Despite its high prosperity and, latterly, an attempt to develop the arts, Singapore is socially repressive and reminiscent of the Ireland of half a century ago, writes Michael Dervan.
SINGAPORE IS AT once obvious and mysterious. It's a thriving international hub of commercial activity, a tiny island city-state in south-east Asia with a modern, high-rise skyline and a level of prosperity that matches the highest in Europe.
Four decades ago it was a newly independent Third World state with negligible natural resources and a recent history of race riots. Today, the rate of home ownership is more than 90 per cent. Infant mortality is among the lowest, and life expectancy among the highest, in the world. And the country is ranked among the world's least corrupt states.
Yet Singapore's international reputation is tainted with accusations that it is a tightly controlled, repressive, nanny state. There's a mandatory death sentence for possession of drugs (for as little as 15g of heroin) and more than 300 people were hanged between 1991 and 2000. Caning is still mandatory for a range of offences, and a ban on chewing gum has come to epitomise the notion of state intrusion in a country where the locals like to joke: "Singapore is a fine country. We have a fine for everything." (A first jaywalking offence can set you back up more than €200.)
Part and parcel of what the world perceives as Singapore's nanny-state behaviour has been the government's attention to the development of culture and the arts. A National Arts Council was set up in 1991. The Singapore Art Museum opened in 1996. The Esplanade arts centre - a 2,000-seat theatre and 1,600-seat concert hall, with two smaller theatres and an exhibition space - opened in 2002. A former parliament and courthouse was reinvented as the Arts House in 2004. The National Library, incorporating a drama centre with two performing spaces, was rehoused in a new two-tower, 16-storey building in 2005.
The National Museum was renovated, and acquired a modern wing in 2006, the same year the first Singapore Biennale was held. The Yong Siew Toh Conservatory of Music awarded degrees to its first graduating class last July. A Peranakan Museum, celebrating the cross-fertilisation between Malay and other south-east Asian peoples, opened last April. A school of the arts for second-level students moves into its custom-designed new home - with theatres, recording studios, a recital hall and dance studios - next year. A design by France's Studio Milou Architecture and Singapore CPG Consultants has just been chosen for the conversion of the former Supreme Court and City Hall buildings into a new €149 million National Art Gallery by 2013.
It's all part of a strategy to turn Singapore into a "global city for the arts". The country has an eye on the economic benefits of making these investments and is also responding to growing domestic demand - 33 per cent of the population attended at least one arts event in 2005, as opposed to 11 per cent in 1996.

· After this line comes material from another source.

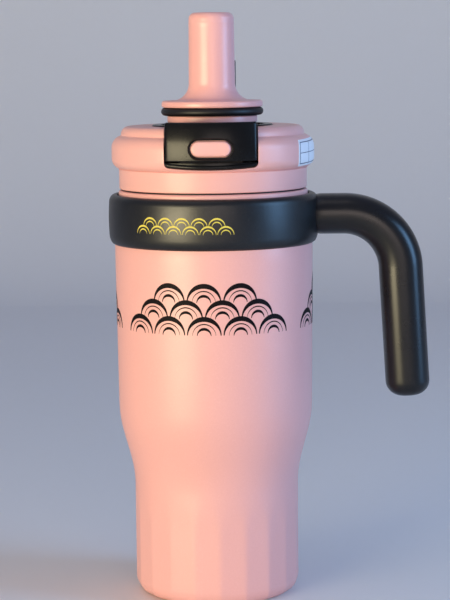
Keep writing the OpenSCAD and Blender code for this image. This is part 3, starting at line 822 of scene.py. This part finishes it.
def build_carry_loop():
    """An upright loop of oval section on a round knuckle."""
    half, top, low, y0 = LOOP_HIGH[0] - 0.05, LOOP_HIGH[2] - 0.05, 208.2, LOOP_Y
    outer = filleted([(half, top, 1.6), (-half, top, 1.6), (-half, low, 0.4), (half, low, 0.4)], 8)
    rings = []
    for depth, inset in [(-1.95, 0.7), (-1.75, 0.3), (-1.3, 0.0), (1.3, 0.0), (1.75, 0.3), (1.95, 0.7)]:
        rings.append([(x * (1 - inset / half), y0 + depth, z + inset * (220 - z) / 12) for x, z in outer])
    bow = loft("loop_bow", rings)
    rings = []
    for depth, grow in [(-2.2, 0.8), (-1.95, 0.7), (-1.7, 0.3), (-1.3, 0.0), (1.3, 0.0), (1.7, 0.3), (1.95, 0.7),
                        (2.2, 0.8)]:
        gap = filleted([(7 + grow, 227.5 + grow, 2.5), (-7 - grow, 227.5 + grow, 2.5),
                        (-7 - grow, 211.5 - grow, 2.5), (7 + grow, 211.5 - grow, 2.5)], 8)
        rings.append([(x, y0 + depth, z) for x, z in gap])
    cut(bow, loft("gap_cutter", rings))
    bar = block("loop_bar", (-half, y0 - 1.95, 206.0), (half, y0 + 1.95, 209.4), 0.6)
    ring = filleted([(1.32, -half, 0), (2.85, -half, 0.4), (2.85, half, 0.4), (1.32, half, 0)], 4)
    knuckle = lathe("loop_knuckle", ring, 48)
    turn = Matrix.Translation(Vector((0, y0, 206.7)) * MM) @ Matrix.Rotation(math.pi / 2, 4, "Y")
    knuckle.data.transform(turn)
    pin_hole = lathe("pin_cutter", [(0, -12), (1.33, -12), (1.33, 12), (0, 12)], 32)
    pin_hole.data.transform(turn)
    cut(bar, pin_hole)
    loop = merge("carry_bow", [bow, bar, knuckle])
    return finish_piece(loop, INSERT_BLACK, "carry_loop", "insert_black", "carry_loop")


def build_liner():
    """The threaded cup with the guide tube, the straw's socket and the vent's hole."""
    outline = filleted([
        (4.6, 147, 0.4), (6.5, 147, 0.5), (6.5, 160, 1.2), (35.6, 160, 1.4), (35.6, 177.6, 0.2), (38.5, 177.6, 0.3),
        (38.5, 179.6, 0.3), (33.9, 179.6, 0.3), (33.9, 162, 1), (10.9, 162, 0.6), (10.9, 188.5, 0.4),
        (9.35, 188.5, 0.4), (9.35, 162, 0.1), (3.9, 162, 0.1), (3.9, 160, 0.1), (4.6, 159.3, 0.1)], 5)
    cup = lathe("liner_cup", outline, 160)
    hole = lathe("vent_cutter", [(0, -5), (2, -5), (2, 5), (0, 5)], 24)
    hole.data.transform(Matrix.Translation(Vector((22, 0, 161)) * MM))
    cut(cup, hole)
    lugs = thread_lugs("lid_lug", 35.4, 36.45, 165.6)
    return finish_piece(merge("lid_thread_cup", [cup] + lugs), LINER_BLACK, "lid", "liner_plastic", "lid_liner")


def build_straw():
    low, high = node_mm("straw")
    outline = filleted([(3.8, low[2], 0.3), (4.6, low[2], 0.3), (4.6, high[2], 0.3), (3.8, high[2], 0.3)], 4)
    return finish_piece(lathe("drinking_straw", outline, 48), STRAW_CLEAR, "straw", "straw_plastic", "straw")


def build_gasket():
    low, high = node_mm("mouth_gasket")
    outline = filleted([(37.9, low[2] + 0.02, 0.1), (39.6, low[2] + 0.02, 0.2), (39.6, high[2] - 0.02, 0.2),
                        (37.9, high[2] - 0.02, 0.1)], 3)
    ring = lathe("rim_gasket", outline, 160)
    return finish_piece(ring, SEAL_RUBBER, "gasket", "seal_rubber", "mouth_gasket")


def build_coil(name, node, centre, along, radius, wire, turns):
    """A wire spring along +Z or -Y, as long as its CAD node."""
    low, high = node_mm(node)
    axis = 2 if along == "z" else 1
    length = high[axis] - low[axis]
    steps, sides = 32, 10
    rings = []
    for i in range(turns * steps + 1):
        a = 2 * math.pi * i / steps
        h = wire / 2 + (length - wire) * i / (turns * steps)
        ring = []
        for k in range(sides):
            b = 2 * math.pi * k / sides
            q, up = radius + wire / 2 * math.cos(b), h + wire / 2 * math.sin(b)
            x, z = q * math.cos(a), q * math.sin(a)
            point = (x, z, up) if along == "z" else (x, -up, z)
            ring.append(tuple(c + d for c, d in zip(centre, point)))
        rings.append(ring)
    coil = loft(name, rings)
    finish_piece(coil, WIRE_STEEL, "lid", "spring_steel", node)
    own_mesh(coil)


def build_springs():
    build_coil("popup_coil", "popup_spring", (0, 0, 163.5), "z", 8, 1, 5)
    build_coil("button_coil", "button_spring", (0, -24.9, 196.1), "y", 2.4, 0.6, 6)


# ---------------------------------------------------------------- printed decoration and label

def wrapped(s, z, lift, radius_at):
    """A point printed on the wall: s is the distance round from the front, towards the handle."""
    r = radius_at(z) + lift
    a = s / radius_at(z)
    return (r * math.sin(a), -r * math.cos(a), z)


def stroke(name, line, radius_at, lift=0.07, depth=0.12):
    """A pen stroke on the wall: line is a list of (s, z, width)."""
    rings = []
    count = len(line)
    for i, (s, z, w) in enumerate(line):
        ax, az, _ = line[max(i - 1, 0)]
        bx, bz, _ = line[min(i + 1, count - 1)]
        norm = math.hypot(bx - ax, bz - az) or 1
        nx, nz = -(bz - az) / norm, (bx - ax) / norm
        left = (s + nx * w / 2, z + nz * w / 2)
        right = (s - nx * w / 2, z - nz * w / 2)
        rings.append([wrapped(*left, lift, radius_at), wrapped(s, z, lift, radius_at),
                      wrapped(*right, lift, radius_at), wrapped(*right, lift - depth, radius_at),
                      wrapped(s, z, lift - depth, radius_at), wrapped(*left, lift - depth, radius_at)])
    return loft(name, rings, sharp_deg=60)


def wave_block(first, count, base, radius, rows, strokes):
    """Rows of nested arcs like stylised waves; each row stands behind the one below and is one arc shorter.

    strokes lists (share of the radius, greatest width) for the arcs of one wave.
    """
    lines = []
    rise = 0.9 * radius
    before = []
    for row in range(rows):
        centres = [first + radius * (row + 1 + 2 * k) for k in range(count - row)]
        z0 = base + row * rise
        for s0 in centres:
            for share, wide in strokes:
                run = []
                for a in np.linspace(math.radians(2), math.radians(178), 64):
                    s, z = s0 + share * radius * math.cos(a), z0 + share * radius * math.sin(a)
                    if all(math.hypot(s - c, z - z0 + rise) > radius for c in before):
                        run.append((s, z, wide * (0.2 + 0.8 * math.sin(a) ** 1.6)))
                if len(run) > 4:
                    lines.append(run)
        before = centres
    return lines


def build_print():
    """A generic band of nested wave arcs in three blocks, with narrow gaps between them."""
    lines = []
    for first in (-126.5, -42.2, 44.0):
        lines += wave_block(first, 5, 118.4, 7.7, 3, ((0.92, 2.1), (0.64, 0.5), (0.38, 1.2)))
    parts = [stroke(f"print_stroke_{i}", line, wall_radius) for i, line in enumerate(lines)]
    return finish_piece(merge("printed_band", parts), PRINT_BLACK, "flask", "pink_coat")


def build_collar_mark():
    """A small generic ornament of the same arcs, in yellow."""
    lines = wave_block(-34.8, 6, 160.8, 3.7, 2, ((0.92, 0.75), (0.55, 0.5)))
    parts = [stroke(f"mark_stroke_{i}", line, collar_radius, 0.03) for i, line in enumerate(lines)]
    return finish_piece(merge("collar_ornament", parts), PRINT_YELLOW, "flask", "frame_black")


def label_radius(z):
    """The lid's bulge where the sticker lies."""
    high_r, low_r = BULGE_HIGH_EDGE, BULGE_LOW_EDGE
    over, under = max(z - BULGE_HIGH_Z, 0.0), max(BULGE_LOW_Z - z, 0.0)
    return BULGE_R - high_r + math.sqrt(high_r ** 2 - over ** 2) - (low_r - math.sqrt(low_r ** 2 - under ** 2))


def build_label():
    """A sticker with a plain printed frame and blank fields, on the handle side of the lid."""
    s0, s1 = math.radians(57) * BULGE_R, math.radians(92) * BULGE_R
    z0, z1, slope, line = 187.4, 198.6, 0.03, 0.4

    def patch(name, low_s, high_s, low_z, high_z, lift):
        s_list = np.linspace(low_s, high_s, max(2, int((high_s - low_s) / 0.8)))
        z_list = np.linspace(low_z, high_z, max(2, int((high_z - low_z) / 0.7)))
        rings = []
        for s in s_list:
            tilt = (s - s0) * slope
            top = [wrapped(s, z + tilt, lift, label_radius) for z in z_list]
            under = [wrapped(s, z + tilt, lift - 0.1, label_radius) for z in reversed(z_list)]
            rings.append(top + under)
        return loft(name, rings)

    finish_piece(patch("label_sheet", s0, s1, z0, z1, 0.10), LABEL_WHITE, "lid", "pink_plastic")
    left, right, low, high = s0 + 1.0, s1 - 1.0, z0 + 0.9, z1 - 0.9
    middle, split = (low + high) / 2, s0 + 9.5
    bars = [(left, right, low, low + line), (left, right, high - line, high), (left, left + line, low, high),
            (right - line, right, low, high), (left, right, middle - 0.15, middle + 0.15),
            (split, split + 0.3, low, high)]
    lines = [patch(f"frame_{i}", *bar, 0.13) for i, bar in enumerate(bars)]
    finish_piece(merge("label_frame_line", lines), LABEL_FRAME, "lid", "pink_plastic")


# ---------------------------------------------------------------- carried-over CAD nodes

CAD_FINISH = {
    "shell_bottom": INSIDE_STEEL, "vacuum_plug": SOLDER, "getter": GETTER, "collar_liner": SEAL_RUBBER,
    "lid_foam": FOAM, "valve_pin": WHITE_PART, "vent_valve": WHITE_SOFT,
    "stem_ring": SEAL_RUBBER, "latch_plate": INSERT_BLACK, "loop_pin": WIRE_STEEL,
}


def finish_cad_nodes():
    for name, material in CAD_FINISH.items():
        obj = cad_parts[name]
        if not obj.data.materials:
            obj.data.materials.append(material)
        for slot in obj.material_slots:
            slot.material = material


# ---------------------------------------------------------------- stage, light and camera

def open_from_behind(paint):
    """The stage's underside and the backdrop's rear let the view through."""
    tree = paint.node_tree
    output = next(n for n in tree.nodes if n.type == "OUTPUT_MATERIAL")
    front = output.inputs["Surface"].links[0].from_socket
    side = tree.nodes.new("ShaderNodeNewGeometry")
    clear = tree.nodes.new("ShaderNodeBsdfTransparent")
    mix = tree.nodes.new("ShaderNodeMixShader")
    tree.links.new(side.outputs["Backfacing"], mix.inputs[0])
    tree.links.new(front, mix.inputs[1])
    tree.links.new(clear.outputs[0], mix.inputs[2])
    tree.links.new(mix.outputs[0], output.inputs["Surface"])


def build_stage():
    """A pale seamless floor that curves up into a backdrop, open under the foot so that light reaches the base."""
    s = Surface("stage_paint", (0.82, 0.82, 0.81), 0.8)
    s.tint(s.ramp(s.noise(3, 3), 0.4, 0.7, 0, 0.12), (0.76, 0.76, 0.76))
    s.bump(s.noise(220, 2), 0.04, 0.2)
    paint = s.done()
    open_from_behind(paint)
    half, back, rise, bend, hole, level = 9000, 1500, 2600, 500, 27, -0.05
    edge = back - bend
    corners = [math.atan2(y, x) for y in (-half, edge) for x in (-half, half)]
    angles = sorted(corners + list(np.linspace(-math.pi, math.pi, 64, endpoint=False)))
    verts, faces = [], []
    for a in angles:
        c, d = math.cos(a), math.sin(a)
        reach = min(half / max(abs(c), 1e-6), (edge if d > 0 else half) / max(abs(d), 1e-6))
        verts += [(hole * c, hole * d, level), (reach * c, reach * d, level)]
    n = len(angles)
    faces += [(2 * i, 2 * i + 1, 2 * ((i + 1) % n) + 1, 2 * ((i + 1) % n)) for i in range(n)]
    curve = [(edge + bend * math.sin(a), bend + level - bend * math.cos(a))
             for a in np.linspace(0.1, math.pi / 2, 14)]
    profile = [(edge, level)] + curve + [(back, rise)]
    verts += [(x, y, z) for y, z in profile for x in (-half, half)]
    faces += [tuple(2 * n + 2 * i + k for k in (0, 1, 3, 2)) for i in range(len(profile) - 1)]
    floor = make_mesh("stage_floor", verts, faces, 80)
    if floor.data.polygons[0].normal.z < 0:
        floor.data.flip_normals()
    floor.data.materials.append(paint)


def area_light(name, at, size, power, colour):
    """A soft box that faces the middle of the bottle."""
    data = bpy.data.lights.new(name, "AREA")
    data.shape = "RECTANGLE"
    data.size, data.size_y = size[0] * MM, size[1] * MM
    data.energy = power
    data.color = colour
    obj = bpy.data.objects.new(name, data)
    bpy.context.collection.objects.link(obj)
    obj.location = Vector(at) * MM
    obj.rotation_euler = (Vector((0, 0, 120)) - Vector(at)).to_track_quat("-Z", "Y").to_euler()
    obj.visible_camera = False


def build_lights():
    area_light("key_warm", (-800, -1020, 130), (700, 260), 15.2, (1.0, 0.86, 0.54))
    area_light("front_soft", (150, -1500, 350), (700, 500), 3.3, (1.0, 0.83, 0.74))
    area_light("right_cool", (1050, -330, 420), (420, 700), 8.6, (0.28, 0.57, 1.0))
    area_light("top_soft", (-300, -200, 1250), (900, 900), 1.6, (1.0, 0.92, 0.86))
    world = bpy.data.worlds.new("studio")
    world.use_nodes = True
    sky = world.node_tree.nodes["Background"].inputs
    sky["Color"].default_value, sky["Strength"].default_value = (0.59, 0.66, 1.0, 1), 0.32
    bpy.context.scene.world = world
    bpy.context.scene.view_settings.view_transform = "Standard"


def build_camera():
    """The photograph's view: a long lens a little above the bottle's shoulder, with a slight roll.

    turn is the camera's place about the axis, side how far it then looks past the axis.
    """
    turn, side, pitch, roll = (math.radians(v) for v in (1.1, 0.30, 7.08, -0.67))
    distance, height = 870.0, 236.3
    data = bpy.data.cameras.new("camera")
    data.sensor_width = 36
    data.lens = 120.5
    data.clip_start, data.clip_end = 0.05, 50
    cam = bpy.data.objects.new("camera", data)
    bpy.context.collection.objects.link(cam)
    at = Vector((distance * math.sin(turn), -distance * math.cos(turn), height)) * MM
    look = Matrix.Rotation(turn - side, 4, "Z") @ Matrix.Rotation(math.pi / 2 - pitch, 4, "X")
    cam.matrix_world = Matrix.Translation(at) @ look @ Matrix.Rotation(roll, 4, "Z")
    bpy.context.scene.camera = cam


build_camera()
build_outer_shell()
build_inner_flask()
build_base_plate()
build_collar()
build_grip()
build_lid_shell()
build_lid_insert()
build_front_trim()
build_button()
build_mouthpiece()
build_plug_seal()
build_carry_loop()
build_liner()
build_straw()
build_gasket()
build_springs()
build_print()
build_collar_mark()
build_label()
finish_cad_nodes()
build_stage()
build_lights()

Yet in spite of the upbeat picture this presents, there are ways in which modern Singapore is reminiscent of the Ireland of half a century ago. The banning and cutting of films is routine. The TV series Sex and the Citywasn't allowed a free-to-air terrestrial broadcast, and the over-18 release of the recent film has cuts. Last April StarHub Cable Vision was fined for showing a commercial on MTV's Mandarin channel which showed two girls kissing; gay rights are still being fought for, and such a fine for such a transmission is by no means a new phenomenon.
In true Singaporean hands-on style, the National Arts Council runs an annual four-week Singapore Arts Festival. The festival favours work that "bridges disciplines, cultures, language and geographical boundaries", and the three shows I caught at this year's festival certainly met those criteria. The biggest show, The Architecture of Silence, choreographed by Edward Clug, brought together the Slovene National Ballet and Opera Chorus with the Singapore Festival Orchestra for a large-scale dance spectacle, to music by Mozart and contemporary Polish composer Zbigniew Preisner.
I caught it at the end of a long, sleep-deprived day of travel, and found myself resisting its attempt to level the ground between the genius of Mozart and the altogether second-rate Preisner. I found myself marvelling at the imagery of the chorus - shown as rows of isolated heads at the back of the stage - almost as much as the fluid athleticism of the dance, with its successful, if sometimes too repetitive, evocations of movement in water.
Sonos e memoria(seen at last year's Dublin Theatre Festival) combines silent documentary film footage from Sardinia and a jazz fusion score led by trumpeter Paolo Fresu. It was as if the early 20th-century silent footage captured by Mitchell and Kenyon in, say, Cork had been overlaid with a Riverdance-type wall of sound for local colour. The most memorable musical moments were all provided by the reedy-toned and exotically tuned male vocal quartet, Concordu 'e su Rosariu.
For All the Wrong Reasonswas a choreographed play by Belgian director Lies Pauwels, with an international cast (British, Greek, Australian), its subject matter mostly rooted in British experience, full of explicit and precise points of reference and expressed in a range of regional accents. Blackly surreal and consistently provocative, it seemed designed to get under the skin. The questions from the floor in a post-performance discussion cast and director showed a fascinatingly diverse fragmentation of responses, not only from the multicultural south-east Asian audience but also from the multicultural performers themselves.